During a board meeting Thursday in Jackson, TVA President and CEO Tom Kilgore showed pictures of campgrounds and other areas where people had built decks onto parked mobile homes and installed large propane tanks or docks.
Kilgore said cleaning up these sites would not be popular, but he said the utility does "not want permanent lots on the riverside for the price of a campsite."
TVA operates about 100 public recreation areas throughout the Tennessee Valley, including campgrounds, day-use areas and boat launching ramps.
Barbara Martocci, a TVA spokeswoman, said cleaning up campsites is part of a larger initiative to clear up violations on TVA land. That would include building with permits, landowners building on neighboring TVA property or campgrounds where lease holders have allowed people to build porches or walkways.
"TVA is going back and reviewing a lot of areas and determined there are violations and encroachments that need to be fixed," she said.
Some of the violations have gone on for a long time and people could be upset by the recent initiative, Martocci said.
"There is a possibility that people who have been there a while will not understand why this is happening," she said.
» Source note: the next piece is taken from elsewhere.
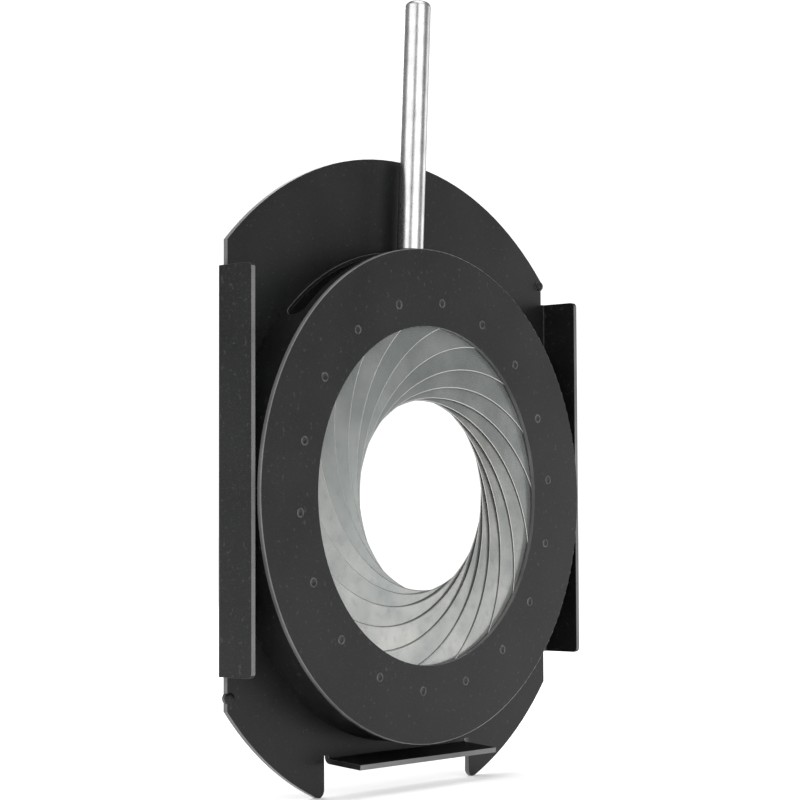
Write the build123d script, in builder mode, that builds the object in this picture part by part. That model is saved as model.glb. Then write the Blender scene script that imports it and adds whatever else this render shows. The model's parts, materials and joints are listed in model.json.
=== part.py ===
"""Drop-in iris for a profile spotlight.

A pressed carrier plate slides into the gate of the spotlight. A shallow can on its front holds eighteen
thin sprung leaves between a cover ring and a slotted drive ring. A rod screwed into the drive ring comes
out through a slot in the can; pushing it round closes or opens the leaves.

Millimetres. Origin on the light axis, at the front face of the carrier plate. X is right and Z is up as
seen from the front, and Y is the way the light path runs, away from the viewer.
Angles round the iris are counted clockwise from straight up, as seen from the front.
"""
import os
from math import asin, atan, atan2, cos, degrees, hypot, radians, sin, sqrt

from build123d import *

os.makedirs("parts", exist_ok=True)

# ---- driving dimensions ------------------------------------------------------------------------------

sheet = 1.2                     # thickness of the carrier plate
plate_half_width = 58.3
plate_top_radius = 81.4         # the top edge is an arc about the light axis
plate_bottom_radius = 75.5      # and so are the two feet
light_hole_radius = 42.0

flange_outer_half = 60.7        # the side flanges run in the spotlight's guides
flange_top = 50.7
flange_bottom = -40.2
flange_depth = 9.8              # how far the three flanges come forward
bend_radius = 1.0               # middle of the sheet in each bend
bend_overlap = 1.0              # how far a flange's own strip runs into the plate
corner_radius = 1.2

foot_inner_half = 26.7          # the feet stand either side of the bottom flange
foot_tip_radius = 1.8
tongue_half_width = 25.2
tongue_top = -61.0              # upper face of the bottom flange, at the plate
tongue_droop = 5.0              # degrees
relief_top = -60.2              # the bend relief slits end here

pip_radius = 1.45               # pressed pips that locate the plate in its guides
pip_height = 1.0                # low enough for the handle to pass over the upper one
pip_punch_radius = 0.9
pip_inset = 0.8
pip_upper_z = 55.5
pip_lower_z = -45.1

can_radius = 58.7
can_wall = 0.9
can_depth = 9.9
can_base = 1.0
can_base_hole_radius = 43.0
can_lip_inner_radius = 55.6
can_lip = 0.8

cover_radius = 59.0
cover_hole_radius = 40.44
cover_thickness = 1.0
cover_rim_round = 0.3

leaf_count = 18
leaf_pitch_angle = 360 / leaf_count
first_pivot_angle = 4.8
pivot_radius = 46.4
leaf_width = 11.9
leaf_thickness = 0.08
leaf_gap = 0.05                 # air between one leaf and the next
stack_gap = 0.1                 # air before the first leaf and behind the last
leaf_span = 145.0               # degrees from the pivot pin to the drive pin, about the leaf's centre
swing_at_rest = 22.1            # degrees closed from fully open
swing_closed = 43.6
steepest_angle = 68.0           # where neighbouring leaves cross closest, and must drop fastest
steep_width = 30.0
steepest_drop = 1 / 3           # leaf steps dropped per degree at the steepest angle
steady_drop = 0.02              # and everywhere else

pivot_pin_radius = 1.1
pivot_pin_fit = 0.05            # radial clearance in the cover ring
pivot_pin_sunk = 0.04           # below the front of the cover ring
pin_neck_radius = 0.7
drive_pin_radius = 0.95
slot_clearance = 0.1
drive_pin_proud = 0.5           # past the back of the drive ring

drive_inner_radius = 40.7
drive_outer_radius = 57.2
drive_thickness = 1.2
drive_ratio = 2.0               # degrees of drive ring for one degree of leaf
lug_width = 9.0
lug_inner = 53.4
lug_outer = 56.9
lug_back = -2.4

handle_y = -4.3
handle_radius = 3.2
handle_bottom = 59.15           # distance from the light axis
handle_top = 120.6
handle_lean = 3.1               # the rod stands a little off the radius
handle_foot_x = -0.45           # where the rod's line crosses the middle of the lug
handle_top_round = 1.2
stud_radius = 1.5
stud_reach = 8.0                # depth of the tapped hole in the rod
stud_inset = 0.2                # its foot stands this far inside the lug
stud_end_gap = 0.5              # left at the bottom of the tapped hole

can_slot_front = -7.3
can_slot_back = -1.9
can_slot_half_angle = 46.0
cut_past = 2.0                  # how far a cut runs past the wall it opens

rivet_count = 6
first_rivet_angle = 30.0
rivet_circle = 50.6
rivet_shank_radius = 1.3
rivet_head_radius = 2.4
rivet_crown_radius = 1.45
rivet_head_height = 0.8
rivet_sink = 0.7

brake_spring_inner = 53.2       # clear of the rivet heads
brake_spring_width = 3.4
brake_spring_thickness = 0.35
brake_spring_waves = 4
brake_spring_half_gap = 62.0    # degrees of the ring left open round the lug
brake_spring_gap = 0.06

# ---- sizes that follow from them ---------------------------------------------------------------------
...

The board also approved an expansion of a program that pays businesses to reduce their power use during times when demand is high. The program was initially approved last year and resulted in the reduction of peak power demand by 160 megawatts. The expansion would provide additional incentives with the goal of reducing the peak power demand by up to 560 megawatts by 2012 — the equivalent capacity of three new gas-fired combustion turbine units.
Boston-based energy supplier EnerNOC Inc. runs the program. Martocci said the program's cost is consistent with what TVA would pay to build combustion turbine units to handle peak power demands.
Knoxville-based TVA serves nearly 9 million consumers in Tennessee and parts of Kentucky, Alabama, Mississippi, Georgia, North Carolina and Virginia.